As investigations into the cause of a nationwide vape-linked health crisis continue amid widening bans on vaping products, school districts across the country are setting their sights on JUUL Laboratories, the company that makes the massively popular JUUL e-cigarette device. School districts say JUUL is primarily responsible for the dramatic uptick in vaping among young people and teens, and they’re moving to sue the e-cigarette company for damages.

So far, four school districts have filed lawsuits against JUUL. School officials say responding to the widespread use of vaping among students has cost them considerable time and resources and caused record numbers of students to miss class due to disciplinary actions for nicotine violations. Three of the lawsuits also claim JUUL knowingly marketed its flavored e-cigarette products to minors. JUUL Labs has long-denied that it markets its products to teenagers. The company says its e-cigarettes are designed to help people quit using conventional tobacco products. So far, JUUL has not commented on the lawsuits from the school districts.

School Districts Could Kick off Wave of Lawsuits Against Juul

“As smart as our students are, they don’t understand the long-term ramifications of vaping and the amount of addictive chemicals they are dealing with,” said superintendent of Olathe Public Schools in Kansas City John Allison. Olathe serves roughly 30,0000 students, and it’s one of the first school districts in the country to sue JUUL over teen vaping.

Three other districts, La Conner School District in Washington, Three Village Central School District in New York and Francis Howell School District in Missouri have also filed lawsuits against JUUL. Jonathan Kieffer, an attorney with the law firm Wagstaff & Cartmell in Kansas City, Missouri who’s representing three of the districts, expects the lawsuits to kick off a wave of similar legal actions against JUUL. “School districts have decided to go on the offensive to combat the epidemic of youth vaping in the nation’s schools,” said Kieffer. “The lawsuits that we filed were the first in what we fully anticipate will be many, many more to follow.”

But school districts could have a tough go making their case, and it isn’t certain yet whether courts will permit the lawsuits to go to trial. In the past, school districts have sued gunmakers, opioid manufacturers and tobacco companies on the grounds that they can be held liable for failing to protect their students from known harms. Schools have also pursued litigation against lead paint manufacturers to recover the costs of removing the toxic material.

Schools Want JUUL to Pay for Costs of Curbing Teen Vaping

Across the country, school officials have pulled out all the stops in an attempt to reduce teen e-cigarette and vape use. Bathrooms in particular have been hot-spots for intervention, with schools removing stall doors, hiring monitors and even installing expensive sensors to detect vape plumes. Schools have also banned items resembling JUUL e-cigarette devices, such as USB flash drives. Some say they’ve had to invest resources in tutoring students who miss class over vape-related suspensions and developing programs to help students fight nicotine addiction.
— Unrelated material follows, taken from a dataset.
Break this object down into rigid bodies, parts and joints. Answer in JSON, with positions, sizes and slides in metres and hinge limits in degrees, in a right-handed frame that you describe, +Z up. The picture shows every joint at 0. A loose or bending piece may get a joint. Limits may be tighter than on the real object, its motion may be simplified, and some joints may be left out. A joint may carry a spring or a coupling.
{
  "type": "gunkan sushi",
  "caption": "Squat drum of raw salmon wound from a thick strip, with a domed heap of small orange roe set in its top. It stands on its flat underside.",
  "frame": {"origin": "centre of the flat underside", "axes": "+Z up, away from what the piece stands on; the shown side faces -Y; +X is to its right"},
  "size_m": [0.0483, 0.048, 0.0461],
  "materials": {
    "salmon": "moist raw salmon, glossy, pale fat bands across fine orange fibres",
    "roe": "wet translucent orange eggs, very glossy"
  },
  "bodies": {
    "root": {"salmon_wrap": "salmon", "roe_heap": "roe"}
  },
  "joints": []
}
Now, the districts behind the lawsuits say they want JUUL to pay for what schools have done to prevent students from vaping. However, the lawsuits do not yet specify any specific amount of damages the school districts are seeking.

JUUL Labs has already taken steps in an attempt to control the damage to its reputation and brand that more than 1,000 vape-linked illnesses and 21 confirmed vape-related deaths have done. The health crises linked to vaping has also renewed public outrage over the popularity of vaping among teens. The Centers for Disease Control report that 25 percent of U.S. high school students have inhaled an e-cigarette product in the last 30 days.

Concerns over the preponderance of teen vaping have brought heavy scrutiny to companies like JUUL, which are accused of intentionally marketing addictive products to minors. In September, JUUL Labs CEO Kevin Burns stepped down from his role as the company moved to halt all print, digital and broadcast advertising.